While the old-school images might seem odd, the new production method and a barrage of features both seen and unseen will make the licenses, officials say, virtually impossible to forge. Most critically, they say, the new licenses are laser engraved on rigid polycarbonate, replacing the current process of printing photos on more flexible material, which they say can be much more easily altered or fabricated. (While the photos at the D.M.V. will still be taken in color, the engraving is done in grayscale, hence the Ansel Adams feel.)
The new cards are so stiff that they sound like a compact disc when dropped. Personal data is also engraved, as is a “ghost image,” a small, second portrait of the driver that will float in a transparent window and will be visible from the front and the back. All of the elements are then fused together into what the department calls “a solid, monolithic structure that cannot be separated into layers and tampered with.”
After the success of a similarly designed United States passport card, New York is the second state to adopt this technology, which incorporates black-and-white images into a full color design. The first, in 2009, was Virginia. Since then, Pam Goheen, a spokeswoman for the Virginia Department of Motor Vehicles, said the department had not seen a “credible” forgery of a Virginia license, adding that those who tried had failed miserably.
“They’re really awful,” she said.
Still, the change in New York has generated some controversy.
A losing bidder for the license contract, De La Rue North America, has sued the Department of Motor Vehicles, contending that an eight-year deal with CBN Secure Technologies Inc., a United States subsidiary of the Canadian Bank Note Company, was granted unfairly. The contract for the production of the new licenses is worth up to $88.5 million, but department officials believe the actual cost could be closer to $70 million.

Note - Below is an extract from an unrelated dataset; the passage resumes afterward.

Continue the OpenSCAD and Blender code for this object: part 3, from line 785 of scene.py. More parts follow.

De La Rue, which makes the current bendable licenses, said that its proposal for the new contract cost significantly less than the winning bid. It also said it was not aware of the state’s preference for the more expensive, and more arty, polycarbonate. In an affidavit, a De La Rue official also argued that the polycarbonate cards could be less secure because they are produced in large sheets before they are personalized, and could be stolen and used to produce false identification.

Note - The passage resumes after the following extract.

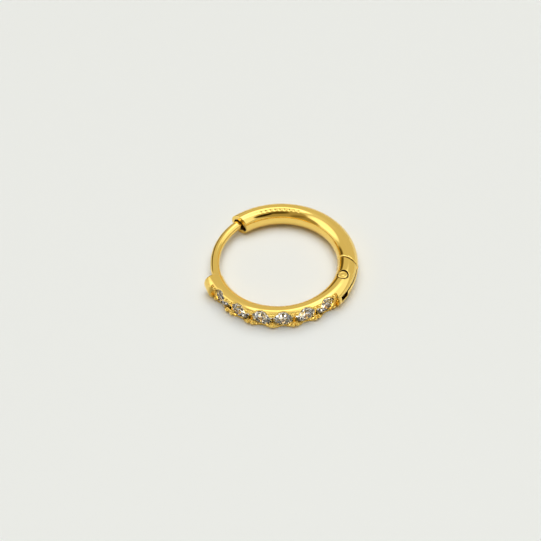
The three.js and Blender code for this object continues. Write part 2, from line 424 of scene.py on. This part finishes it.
def trim(piece, near, point, outwards, rim, finish=None):
    """Saws one end of a tube off along a plane, rounds its rim and may give its face another finish."""
    def at_end(place):
        return (place - near).length < WASTE_REACH

    def on_end_face(middle, normal):
        return normal.dot(outwards) > SQUARELY and at_end(middle)

    edit(piece)
    select_where(piece, at_end)
    bpy.ops.mesh.bisect(plane_co=point - outwards * rim, plane_no=outwards, use_fill=True, clear_outer=True)
    select_where(piece, on_end_face, faces=True)
    end_face = [face.calc_center_median() for face in bmesh.from_edit_mesh(piece.data).faces if face.select]
    middle = sum(end_face, Vector()) / len(end_face)
    along = Vector((0, 0, 1)).cross(middle).normalized()
    along /= along.dot(outwards)
    drawn, narrowed = 0.0, 0.0
    for turn in RIM_TURNS:
        further = rim * math.sin(math.radians(turn))
        narrower = rim * (1 - math.cos(math.radians(turn)))
        bpy.ops.mesh.extrude_region_move(TRANSFORM_OT_translate={"value": along * (further - drawn)})
        share = (TUBE_HALF_WIDTH - narrower) / (TUBE_HALF_WIDTH - narrowed)
        bpy.ops.transform.resize(value=(share, share, share), center_override=middle + along * further)
        drawn, narrowed = further, narrower
    if finish:
        piece.data.materials.append(finish)
        piece.active_material_index = len(piece.data.materials) - 1
        select_where(piece, on_end_face, faces=True)
        bpy.ops.object.material_slot_assign()
    done()


def plate(name, outline, bottom, top):
    """A flat plate of a given outline between two heights."""
    bpy.ops.mesh.primitive_circle_add(vertices=len(outline), radius=1, fill_type="NGON")
    piece = added(name)
    for vertex, corner in zip(piece.data.vertices, outline):
        vertex.co = (corner.x, corner.y, bottom)
    edit(piece, everything=True)
    bpy.ops.mesh.extrude_region_move(TRANSFORM_OT_translate={"value": (0, 0, top - bottom)})
    face_out()
    done()
    return piece


def stepped_rod(name, sides, steps):
    """A round rod on the Z axis, extruded and scaled from step to step: (radius, height) each."""
    radius, height = steps[0]
    bpy.ops.mesh.primitive_circle_add(vertices=sides, radius=radius, fill_type="NGON",
                                      location=(0, 0, height))
    piece = added(name)
    edit(piece, everything=True)
    for next_radius, next_height in steps[1:]:
        bpy.ops.mesh.extrude_region_move(TRANSFORM_OT_translate={"value": (0, 0, next_height - height)})
        if next_radius != radius:
            share = next_radius / radius
            bpy.ops.transform.resize(value=(share, share, 1), center_override=(0, 0, next_height))
        radius, height = next_radius, next_height
    face_out()
    done()
    return wear(piece, gold)


def through_drill(name, radius, sides):
    """An upright drill that goes right through the tube."""
    return stepped_rod(name, sides, [(radius, -CLEAR_HEIGHT), (radius, CLEAR_HEIGHT)])


def put(piece, matrix):
    """Moves a piece's mesh by a matrix."""
    piece.matrix_world = matrix
    use(piece)
    bpy.ops.object.transform_apply(location=True, rotation=True, scale=True)
    return piece


def copied(piece, name):
    use(piece)
    bpy.ops.object.duplicate(linked=False)
    twin = bpy.context.object
    twin.name = twin.data.name = name
    return twin


def repeated(first, matrices):
    """Copies of a piece, each moved by its own matrix; the first itself is used up."""
    copies = [put(copied(first, f"{first.name}_{i}"), matrix) for i, matrix in enumerate(matrices)]
    bpy.data.objects.remove(first)
    return copies


def outwards_at(angle):
    """Turns a rod's +Z to point out of the hoop at an angle."""
    return Matrix.Rotation(math.radians(angle), 4, "Z") @ Matrix.Rotation(math.pi / 2, 4, "Y")


def joined(pieces):
    use(pieces[0])
    for piece in pieces[1:]:
        piece.select_set(True)
    bpy.ops.object.join()
    return pieces[0]


def wear(piece, material):
    piece.data.materials.clear()
    piece.data.materials.append(material)
    return piece


def combine(piece, other, operation, finish=None):
    """Cuts, joins or intersects with another piece, which is used up and leaves its finish on the cut."""
    wear(other, finish or gold)
    use(piece)
    modifier = piece.modifiers.new("combine", "BOOLEAN")
    modifier.operation = operation
    modifier.solver = "EXACT"
    modifier.material_mode = "TRANSFER"
    modifier.object = other
    bpy.ops.object.modifier_apply(modifier=modifier.name)
    bpy.data.objects.remove(other)
    return piece


def smooth(piece, angle):
    """Shades a piece smooth, save at edges sharper than an angle."""
    use(piece)
    bpy.ops.object.shade_smooth_by_angle(angle=math.radians(angle))


def settle(piece, body, node):
    """From millimetres round the hoop's centre to the frame, riding on a body in a node's stead."""
    put(piece, Matrix.Translation(HOOP_CENTRE) @ Matrix.Scale(MM, 4))
    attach(piece, body)
    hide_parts(node)


def wire(name, radius, start, end):
    """A length of round wire on the ear wire's own arc."""
    return tube(name, WIRE_ARC_RADIUS, radius, radius, start, end, WIRE_SIDES, WIRE_CENTRE)


# ---- back tube ----

def seam_cut(from_pin):
    return PIN + polar(from_pin, SEAM_NORMAL)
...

The department would not comment on the legal challenge, but New York promises “the most counterfeit and tamper-resistant document technologically available” with some 30 security features, including embedded fine lines, variable patterns, micro-lettering.

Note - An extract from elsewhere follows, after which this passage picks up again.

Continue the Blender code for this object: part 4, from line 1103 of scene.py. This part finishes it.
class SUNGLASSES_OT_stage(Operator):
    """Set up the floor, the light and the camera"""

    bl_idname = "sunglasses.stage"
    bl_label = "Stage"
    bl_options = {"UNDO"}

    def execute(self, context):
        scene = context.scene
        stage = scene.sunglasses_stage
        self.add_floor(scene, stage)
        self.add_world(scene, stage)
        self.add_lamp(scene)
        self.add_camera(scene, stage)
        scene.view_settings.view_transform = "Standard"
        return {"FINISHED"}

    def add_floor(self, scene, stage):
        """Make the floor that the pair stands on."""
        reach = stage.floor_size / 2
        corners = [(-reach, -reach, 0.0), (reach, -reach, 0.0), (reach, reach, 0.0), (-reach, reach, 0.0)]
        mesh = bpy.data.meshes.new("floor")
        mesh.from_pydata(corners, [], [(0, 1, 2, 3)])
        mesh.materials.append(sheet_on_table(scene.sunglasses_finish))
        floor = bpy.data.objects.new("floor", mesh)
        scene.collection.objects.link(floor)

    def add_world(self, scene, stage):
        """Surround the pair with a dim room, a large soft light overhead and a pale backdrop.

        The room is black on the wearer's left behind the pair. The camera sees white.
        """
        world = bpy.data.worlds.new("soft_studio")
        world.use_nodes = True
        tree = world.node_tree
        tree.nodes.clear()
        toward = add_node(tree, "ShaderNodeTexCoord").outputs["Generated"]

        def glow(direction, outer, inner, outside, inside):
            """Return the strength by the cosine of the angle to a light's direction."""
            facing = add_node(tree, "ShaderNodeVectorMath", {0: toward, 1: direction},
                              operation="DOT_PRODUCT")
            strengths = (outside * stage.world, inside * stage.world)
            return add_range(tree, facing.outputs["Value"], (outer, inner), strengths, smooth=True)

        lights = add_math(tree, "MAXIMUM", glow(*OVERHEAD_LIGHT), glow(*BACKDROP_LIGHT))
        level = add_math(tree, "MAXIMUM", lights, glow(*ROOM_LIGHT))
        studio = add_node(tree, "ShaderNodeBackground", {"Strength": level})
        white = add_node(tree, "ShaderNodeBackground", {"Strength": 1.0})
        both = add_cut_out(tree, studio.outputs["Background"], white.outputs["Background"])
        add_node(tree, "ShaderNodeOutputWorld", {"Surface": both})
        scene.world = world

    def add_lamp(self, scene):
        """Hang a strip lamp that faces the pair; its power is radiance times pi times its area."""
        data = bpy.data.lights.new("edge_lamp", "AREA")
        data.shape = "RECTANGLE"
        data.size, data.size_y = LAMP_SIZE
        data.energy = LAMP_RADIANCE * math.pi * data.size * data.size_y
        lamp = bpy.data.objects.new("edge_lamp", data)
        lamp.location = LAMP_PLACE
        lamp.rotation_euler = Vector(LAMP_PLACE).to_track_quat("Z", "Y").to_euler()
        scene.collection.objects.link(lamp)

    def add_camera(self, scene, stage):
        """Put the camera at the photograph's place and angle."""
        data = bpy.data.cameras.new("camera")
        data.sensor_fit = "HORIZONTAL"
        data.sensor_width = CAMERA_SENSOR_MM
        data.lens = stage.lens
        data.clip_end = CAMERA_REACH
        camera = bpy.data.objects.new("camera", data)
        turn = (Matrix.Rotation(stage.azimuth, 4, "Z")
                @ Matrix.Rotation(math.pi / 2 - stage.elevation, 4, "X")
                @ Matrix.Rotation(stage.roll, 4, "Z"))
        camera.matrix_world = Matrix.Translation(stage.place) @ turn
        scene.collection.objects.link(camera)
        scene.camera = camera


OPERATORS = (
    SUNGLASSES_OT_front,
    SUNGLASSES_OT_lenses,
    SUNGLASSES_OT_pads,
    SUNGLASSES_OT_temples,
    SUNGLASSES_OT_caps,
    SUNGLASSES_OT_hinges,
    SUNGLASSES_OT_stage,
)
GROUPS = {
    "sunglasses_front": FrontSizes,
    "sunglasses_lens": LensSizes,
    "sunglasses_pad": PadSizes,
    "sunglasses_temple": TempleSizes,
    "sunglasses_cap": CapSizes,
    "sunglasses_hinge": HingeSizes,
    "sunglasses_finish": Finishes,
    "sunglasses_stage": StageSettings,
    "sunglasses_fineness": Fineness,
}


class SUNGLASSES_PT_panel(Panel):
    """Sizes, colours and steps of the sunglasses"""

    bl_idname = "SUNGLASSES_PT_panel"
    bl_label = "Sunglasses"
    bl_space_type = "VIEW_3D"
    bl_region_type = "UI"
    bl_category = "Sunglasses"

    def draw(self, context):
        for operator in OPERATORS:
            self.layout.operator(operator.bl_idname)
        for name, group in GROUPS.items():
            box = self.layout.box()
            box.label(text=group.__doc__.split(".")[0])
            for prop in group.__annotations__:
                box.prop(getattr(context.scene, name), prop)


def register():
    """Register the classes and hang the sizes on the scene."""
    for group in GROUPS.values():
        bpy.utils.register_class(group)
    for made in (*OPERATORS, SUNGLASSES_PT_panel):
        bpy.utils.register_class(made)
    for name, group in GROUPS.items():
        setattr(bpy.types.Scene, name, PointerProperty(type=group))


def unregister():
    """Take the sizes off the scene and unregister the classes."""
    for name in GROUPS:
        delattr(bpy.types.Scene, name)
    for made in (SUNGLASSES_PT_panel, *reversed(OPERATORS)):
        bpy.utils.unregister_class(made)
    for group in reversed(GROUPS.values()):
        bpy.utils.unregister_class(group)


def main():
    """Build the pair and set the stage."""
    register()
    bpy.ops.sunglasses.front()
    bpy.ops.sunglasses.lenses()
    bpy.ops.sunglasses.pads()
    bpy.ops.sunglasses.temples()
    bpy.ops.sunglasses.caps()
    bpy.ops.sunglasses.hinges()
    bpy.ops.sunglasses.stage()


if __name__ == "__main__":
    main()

It acknowledged that the new licenses would cost almost $1 more per license to produce and print. The department said that cost would not be passed on to drivers. It also said the waiting time for new licenses would not change.
Owen McShane, director of investigations for the department, said the cost of producing the licenses would be a deterrent to potential forgers.
“It’s hundreds and hundreds of thousands of dollars for an inscriber,” Mr. McShane said, referring to the engraving machine. “It’s not something a college student is going to be able to go out and get.”
Owen McShane, director of investigations for the New York Department of Motor Vehicles, said the new licenses were considered almost impossible to forge.
Officials say that the rise of the online marketplace for fake IDs has made a crackdown even more essential.
One Web site, mr-i-d.com, lists its fake New York license as its most popular, though the site says in a disclaimer that its products are sold as novelties.
Other sites are less subtle, like the Espionage Unlimited Spy Shop and Spy Store (espionage-store.com/) which advertises “a bulletproof fake ID,” and photos of a young, cool crowd dancing in a bar.
“Let’s get straight to the point: you’re watching this video because you’re interested in getting a fake ID,” the voice-over declares in a video on the Espionage Unlimited site. “Whether you just want to go to the clubs and have drinks with your friends or you want to start a whole new life complete with a new identity, Social Security number, bank accounts, a credit score and more.”
New York and other states are also trying other strategies to fight fraud.
Gov. Andrew M. Cuomo announced this month that the Department of Motor Vehicles had used facial recognition technology to investigate some 13,000 cases of identity fraud over the last three years, resulting in about 2,500 arrests.
Raymond P. Martinez, the motor vehicle commission chairman in New Jersey and a former commissioner in New York, whose agency announced similar arrests in February, said the fake ID problem touched upon more than under-age drinking, listing crimes that sham documents could be used for, including benefit fraud and evasion of child support payments.
Still, Mr. Martinez said New Jersey had no plans to go grayscale.
“We like our license,” Mr. Martinez said. “We have a color photo which we are very happy with.”
Such state pride over documentation seems common. Virginia, for instance, says its license has 21 security elements, including raised lettering, the ghost image and various other unspoken identifiers.
There are “only about two people on the planet who know all of them,” Ms. Goheen, the Virginia spokeswoman, said, adding that it was “perhaps the most secure state-issued ID in the nation.”
North Carolina’s new polycarbonate licenses with black-and-white images, expected to make their debut at the end of the year or in early 2014, will have better stamina, said Margaret Howell, a Division of Motor Vehicles spokeswoman. The current plastic version, she added, was “vulnerable to durability, security and quality issues,” including bleeding of dye. Maryland is considering polycarbonate as well.
For its part, New York says its new licenses will put it “at the forefront of secure drivers license production and issuance.”
Both New York and Virginia owe a debt to the State Department, which began issuing polycarbonate passport cards with black-and-white portraits in 2008. The department has issued almost 6 million of these cards, which do not replace traditional passports but can be used to enter the United States by land and sea from Canada, Mexico, the Caribbean and Bermuda.
Mr. McShane of the Department of Motor Vehicles said his corps of 100 investigators had collected 1,450 counterfeit drivers’ licenses in underage drinking stings in 2012.
He said he had been amazed by the level of sophistication used by overseas forgers, who have shipped their product to underage customers in boxes of shoes (with the IDs hidden in the soles) or even in tea sets.
“It’s scary how far they’ll go,” he said.
He said he was pleased that the new licenses would be difficult to knock off.
“They’re always trying,” he said. “But hopefully this will encourage them to try another state.”